Turns out that a long list of negatives --- decreased innovation, reduced productivity, mood changes, and difficulty in focusing --- are linked to people not getting enough sleep. Not to mention the links to obesity, high blood pressure, and a host of other health issues.
Why do people cut back on sleep? Work.
So-called short sleepers (those who get less than 6 hours per night) spend 1.5 more hours at work than normals, according to the American Time Use Survey.
The highest likelihood for longer work hours was with those that hold multiple jobs.
And the survey found that for every hour that the start of work was pushed back, people gained 20 minutes more sleep.

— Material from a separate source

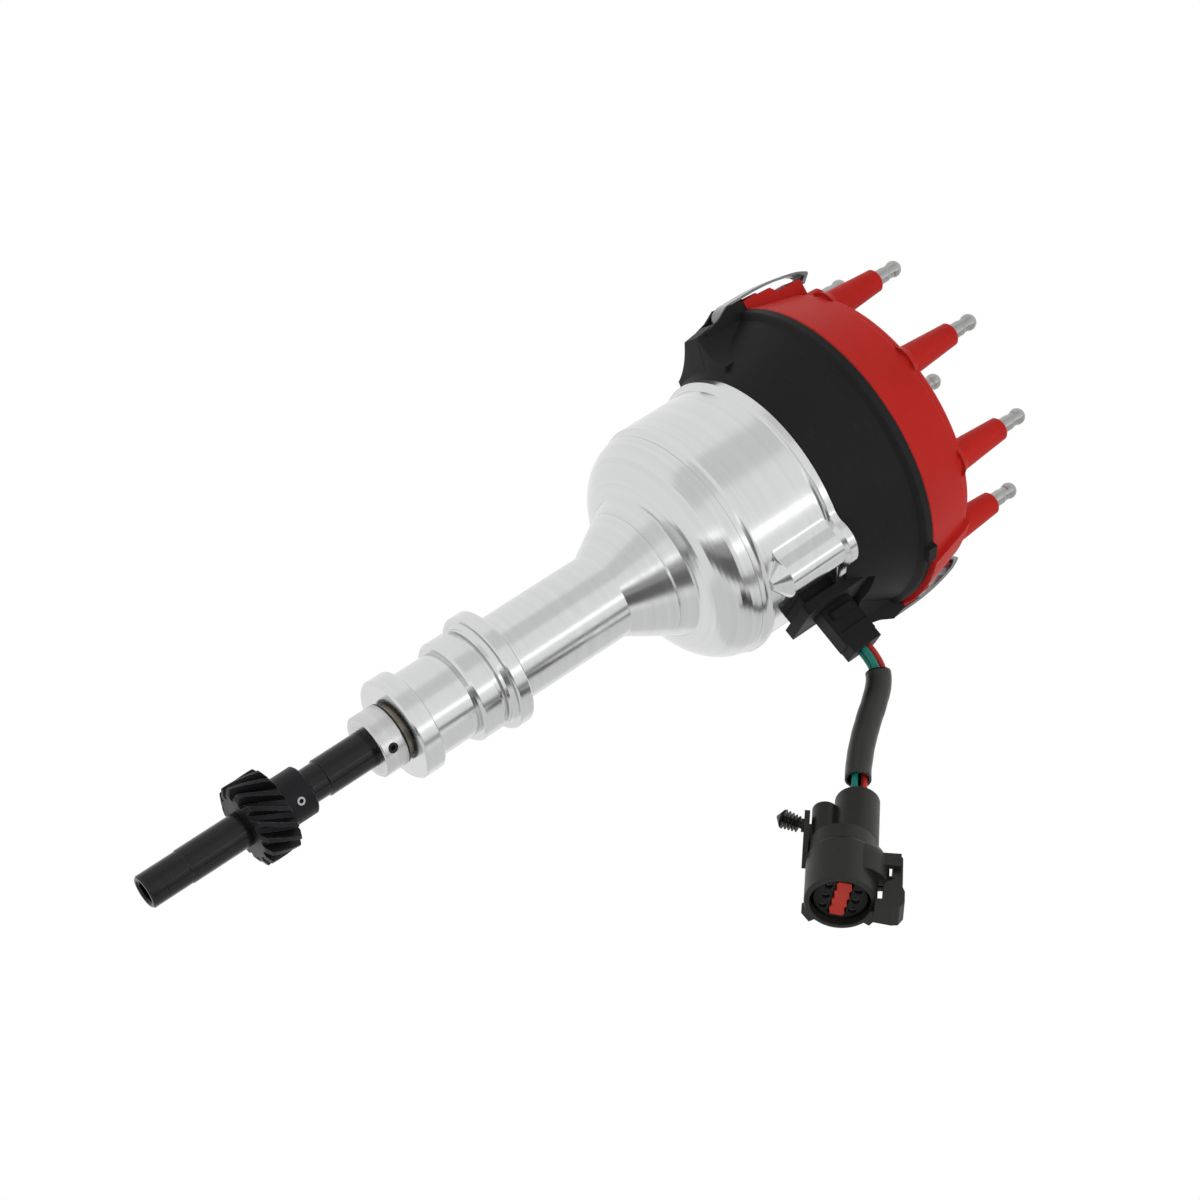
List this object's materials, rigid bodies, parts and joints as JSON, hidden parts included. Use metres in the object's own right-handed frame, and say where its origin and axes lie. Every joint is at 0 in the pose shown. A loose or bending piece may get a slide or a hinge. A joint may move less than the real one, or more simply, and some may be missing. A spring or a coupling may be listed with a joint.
{
  "type": "ignition distributor",
  "caption": "Gear-driven ignition distributor with a two-piece machined housing, cap with plug wire towers, spring clips, Hall pickup pigtail and round harness connector",
  "frame": {"origin": "on the shaft's axis, in the plane of the seat face that rests on the engine block", "axes": "+Z along the shaft's axis towards the cap, +X through the hinge of spring clip B, +Y to the left seen from that clip"},
  "size_m": [0.2098, 0.1656, 0.3837],
  "materials": {
    "machined_aluminium": "bright turned aluminium with fine lathe bands",
    "sintered_bronze": "oiled sintered bronze",
    "bearing_steel": "ground bearing steel",
    "black_steel": "steel with black oxide and a film of oil",
    "black_iron": "hobbed gear with black oxide, bright on the tooth edges",
    "plate_steel": "plain sheet steel",
    "black_plastic": "glass-filled black plastic",
    "plated_steel": "zinc plated steel",
    "bright_steel": "bright drawn steel",
    "red_cap_plastic": "moulded red plastic, satin",
    "terminal_metal": "dull plated terminal metal",
    "green_insulation": "teal green wire insulation",
    "red_insulation": "red wire insulation",
    "sleeve_rubber": "black woven sleeve under tape",
    "connector_plastic": "dark moulded nylon",
    "red_wedge_plastic": "red moulded nylon",
    "collar_steel": "turned steel",
    "rotor_plastic": "dark rotor plastic",
    "rotor_brass": "brass strip with burnt tip",
    "clip_steel": "bright spring steel strip",
    "carbon": "carbon brush"
  },
  "bodies": {
    "housing": {"shank": "machined_aluminium", "bowl": "machined_aluminium", "lower_bushing": "sintered_bronze", "bearing_outer_race": "bearing_steel", "bearing_balls": "bearing_steel", "retaining_ring": "black_steel", "pickup_plate": "plate_steel", "hall_sensor": "black_plastic", "plate_screws": "plated_steel", "pickup_socket": "black_plastic", "cap_adapter": "black_plastic", "adapter_screws": "plated_steel", "clip_pins": "bright_steel", "distributor_cap": "red_cap_plastic", "cap_terminals": "terminal_metal", "centre_terminal": "terminal_metal", "brush_spring": "bright_steel", "harness_plug": "black_plastic", "wire_green_1": "green_insulation", "wire_green_2": "green_insulation", "wire_red": "red_insulation", "wire_sleeve": "sleeve_rubber", "connector_shell": "connector_plastic", "connector_core": "black_plastic", "connector_wedge": "red_wedge_plastic", "connector_sockets": "terminal_metal", "fir_tree_clip": "connector_plastic"},
    "rotating": {"shaft": "black_steel", "drive_gear": "black_iron", "gear_pin": "bright_steel", "thrust_collar": "collar_steel", "collar_screw": "black_steel", "thrust_shim": "black_steel", "bearing_inner_race": "bearing_steel", "shutter_wheel": "plate_steel", "rotor_base": "machined_aluminium", "rotor": "rotor_plastic", "rotor_blade": "rotor_brass", "rotor_screws": "plated_steel"},
    "clip_a": {"spring_clip_a": "clip_steel"},
    "clip_b": {"spring_clip_b": "clip_steel"},
    "brush": {"carbon_brush": "carbon"},
    "latch": {"connector_latch": "connector_plastic"}
  },
  "joints": [
    {"name": "shaft_spin", "type": "hinge", "parent": "housing", "child": "rotating", "pos_m": [0, 0, 0], "axis": [0, 0, 1], "continuous": true},
    {"name": "clip_a_swing", "type": "hinge", "parent": "housing", "child": "clip_a", "pos_m": [-0.0635, 0, 0.158], "axis": [0, -1, 0], "range_deg": [0, 70]},
    {"name": "clip_b_swing", "type": "hinge", "parent": "housing", "child": "clip_b", "pos_m": [0.0635, 0, 0.158], "axis": [0, 1, 0], "range_deg": [0, 70]},
    {"name": "brush_slide", "type": "slide", "parent": "housing", "child": "brush", "axis": [0, 0, 1], "range_m": [0, 0.0012], "stiffness_N_per_m": 300, "springref_m": -0.003, "deforming": ["brush_spring"]},
    {"name": "latch_flex", "type": "hinge", "parent": "housing", "child": "latch", "pos_m": [0.12735, -0.08401, 0.06764], "axis": [-0.7649, -0.6334, 0.1171], "range_deg": [0, 6], "stiffness_Nm_per_rad": 0.3}
  ]
}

The lead author of the study, Dr. Mathias Basner, said
Potential intervention strategies to decrease the prevalence of chronic sleep loss in the population include greater flexibility in morning work and class start times, reducing the prevalence of multiple jobs, and shortening morning and evening commute times.
So, one solution to the negatives involved with short sleep is to push back the time for people to start working. Note that 80,000 car accidents every year are attributed to drowsy drivers, and a possible 1,000 deaths.
The president of the American Academy of Sleep, Dr Timothy Morgenthaler, said
Getting at least seven hours of nightly sleep is essential to be at your mental, emotional and physical best for whatever you will pour yourself into, either at work or at home.
Note that the self-employed are most likely to get enough sleep.
So pushing back the workday an hour or two is good policy, even if the early morning types will get up and work anyway. For the night owls, the benefits are overwhelming.